Beyond quantum computing, she has also worked on research in machine learning.

==Education and career==
Svore is originally from the Seattle, Washington area. She majored in mathematics at Princeton University, and became intrigued by the possibilities of quantum computing through a junior-year seminar on cryptography given by Andrew Wiles, in which she learned of the ability of quantum computers using Shor's algorithm to break the RSA cryptosystem.

She completed her Ph.D. in 2006 at Columbia University, with highest distinction, under the joint supervision of Alfred Aho and Joseph F. Traub. Her dissertation was Software Tools and Failure Thresholds for Reliable, Scalable, Fault-tolerant Quantum Computation.

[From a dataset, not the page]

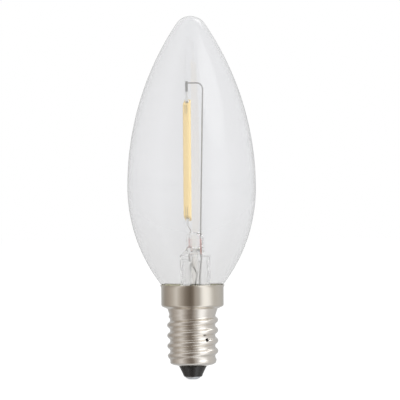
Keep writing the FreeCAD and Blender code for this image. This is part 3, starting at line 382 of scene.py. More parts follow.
def cap_side(angle, wall):
    """Reach, height and angle of every point of one side: the outline goes round, and on the sleeve the
    smaller of its own reach and the thread's holds."""
    outline, on_sleeve = sheet_side(wall)
    height = np.broadcast_to(outline[:, 1:], (len(outline), len(angle)))
    reach = np.broadcast_to(outline[:, :1], height.shape)
    turn = leaning(angle, height)
    rolled = np.minimum(thread_reach(turn, height, wall), reach)
    return np.where(on_sleeve[:, None], rolled, reach), height, turn


def cap_lip(outer, inner, height):
    """Half a circle from the outside of the rim to its inside: the middle of both reaches plus half their
    difference times the cosine, and the rim's height plus the lip's radius times the sine."""
    angle = np.linspace(0, math.pi, LIP_ROWS)[1:-1, None]
    return (outer + inner) / 2 + (outer - inner) / 2 * np.cos(angle), height + LIP_ROUND * np.sin(angle)


def cap_shell():
    """The rows and columns stand close together near the punched hole, so that its edge comes out smooth."""
    angle = np.linspace(0, math.tau, CAP_AROUND, endpoint=False)
    angle = np.union1d(angle, math.tau - BOARD_TURN + FINE_RUN / THREAD_RADIUS)
    outside, inside = cap_side(angle, 0), cap_side(angle, SHEET_WALL)
    lip = cap_lip(outside[0][-1], inside[0][-1], outside[1][-1])
    lip = (*lip, np.broadcast_to(angle, lip[0].shape))
    ring = [np.concatenate([outer, rim, inner[::-1]]) for outer, rim, inner in zip(outside, lip, inside)]
    reach, height, turn = ring
    turn, height, gaps = punched(turn, height, reach)
    grid = np.stack([reach * np.cos(turn), reach * np.sin(turn), height], axis=-1)
    wall = hole_wall(gaps)
    piece("rolled_cap", grid, "cap_shell", "nickel_plate", ring=True, sharp=32, gaps=gaps, more=wall)


cap_shell()

# %% [markdown]
# ## Black glass, contact and cement
# The foot of the cap is closed by black glass, poured in hot, and the centre contact is a drop of solder on
# its tip. At the rim a ring of baked cement fills the gap between metal and glass, and shows as a thin olive
# line. All three are simply turned.

# %% Sizes at the foot
CONTACT_RADIUS = 2.1
CONTACT_FLAT = 0.85
CONTACT_EDGE = 0.12
CONTACT_ARCH = 1.5
CONE_FOOT = 0.75
CONE_SWELL = [(2.35, CONE_FOOT), (2.6, 1.08), (2.74, 1.5)]
CONE_COLLAR = 3.75
COLLAR_ROUND = 0.2
COLLAR_JOIN = (CONE_COLLAR - 0.12, 0.3)
COLLAR_START = -0.4
GLASS_DISC_RADIUS = 5.2
GLASS_DISC_FOOT = 4.24
GLASS_DISC_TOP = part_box("cap_insulator")[1].z / MM
CEMENT_FOOT, CEMENT_TOP = (corner.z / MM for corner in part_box("capping_cement"))
print("cement from", round(CEMENT_FOOT, 2), "to", round(CEMENT_TOP, 2))


# %% Black glass
def black_glass():
    """A cone that swells out of its foot, steps in under the cap's hole and widens into a disc inside."""
    dish_slope = END_DISH_RISE / (END_DISH_RADIUS - END_HOLE_RADIUS)
    collar_height = END_HEIGHT + dish_slope * (CONE_COLLAR - END_HOLE_RADIUS)
    round_middle = (CONE_COLLAR - COLLAR_ROUND, collar_height - COLLAR_ROUND)
    dish_edge = (END_DISH_RADIUS, END_HEIGHT + END_DISH_RISE + SHEET_WALL)
    outline = np.concatenate([
        [(0, CONE_FOOT)],
        CONE_SWELL,
        run(CONE_SWELL[-1], (COLLAR_JOIN[0], collar_height - COLLAR_JOIN[1]), count=8)[1:],
        arc(round_middle, COLLAR_ROUND, COLLAR_START, math.pi / 2, count=6),
        run((END_HOLE_RADIUS, END_HEIGHT), (END_HOLE_RADIUS, END_HEIGHT + SHEET_WALL)),
        run(dish_edge, (GLASS_DISC_RADIUS, GLASS_DISC_FOOT)),
        run((GLASS_DISC_RADIUS, GLASS_DISC_TOP), (0, GLASS_DISC_TOP)),
    ])
    piece("black_glass_foot", turned(outline), "cap_insulator", "black_glass", sharp=50)


black_glass()


# %% Centre contact
def contact():
    """A low dome: an arc from the flat foot to the edge, then the edge itself and the flat back. The arc's
    middle is found from its radius and the chord between its two ends."""
    rise = CONE_FOOT - CONTACT_EDGE
    reach = CONTACT_RADIUS - CONTACT_FLAT
    dome = (reach**2 + rise**2) / (CONTACT_ARCH * rise)
    chord = math.hypot(reach, rise)
    turn = math.asin(chord / (2 * dome))
    lean = math.atan2(rise, reach)
    middle = (CONTACT_FLAT - dome * math.sin(lean - turn), dome * math.cos(lean - turn))
    outline = np.concatenate([
        [(0, 0)],
        arc(middle, dome, lean - turn - math.pi / 2, lean + turn - math.pi / 2, count=14),
        [(CONTACT_RADIUS, CONE_FOOT), (0, CONE_FOOT)],
    ])
    piece("solder_contact", turned(outline), "centre_contact", "solder")


contact()


# %% Cement ring
CEMENT_DIP = 0.1
CEMENT_POINTS = 7


def cement():
    """A ring between the inside of the skirt and the outside of the glass. Its top sinks in the middle by
    half a wave of a sine."""
    wall_reach = SKIRT_RADIUS - SHEET_WALL
    glass_side = envelope_side(0)
    beside = glass_side[(glass_side[:, 1] > CEMENT_FOOT) & (glass_side[:, 1] < CEMENT_TOP)][::-1]
    neck = np.concatenate([[(NECK_RADIUS, CEMENT_FOOT)], beside])
    flare = FLARE_ARC + SHEET_WALL
    open_height = CEMENT_TOP - RIM_HEIGHT + FLARE_HEIGHT
    mouth = wall_reach + flare - math.sqrt(flare**2 - open_height**2)
    dip = run(neck[-1], (mouth, CEMENT_TOP), count=CEMENT_POINTS)
    dip[:, 1] = CEMENT_TOP - CEMENT_DIP * np.sin(np.linspace(0, math.pi, CEMENT_POINTS))
    skirt = [(wall_reach, RIM_HEIGHT - FLARE_HEIGHT), (wall_reach, CEMENT_FOOT)]
    outline = np.concatenate([neck[:-1], dip, skirt])
    piece("cement_ring", turned(outline), "capping_cement", "cement", ring=True)


cement()

# %% [markdown]
# ## The glass stem
# The stem starts as a flared tube. While it is hot it is squeezed flat round the two wires, and a side hole
# is blown through its shoulder into the thin exhaust tube. That pressed lump is made best by the solid
# model, so its mesh is copied, its loose triangles are joined, and only the skin is smoothed. The exhaust
# tube is turned like the rest, about the stem's own axis.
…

She joined Microsoft Research in 2006, initially working on problems in machine learning but later focusing more heavily on her work with quantum computing.

Svore also serves on the National Quantum Initiative Advisory Committee and the Advanced Scientific Computing Advisory Committee for U.S. Department of Energy.

==Recognition==
Svore was named to the 2021 class of Fellows of the American Association for the Advancement of Science. She was named a Fellow of the American Physical Society in 2023, "for advancing the development of software architectures and empowering quantum scientists through leadership to design practical and impactful algorithms".

In 2022, Svore was elected as a fellow of the Washington State Academy of Sciences for "advancing the field of computing through the development of new programming languages and algorithms for quantum computing, including pioneering work on arithmetic and machine learning operations on quantum computers, and for foundational contributions to the integration of machine learning into the development of scalable methods for web search."

She was named one of the 39 Most Powerful female engineers by Business Insider in 2018.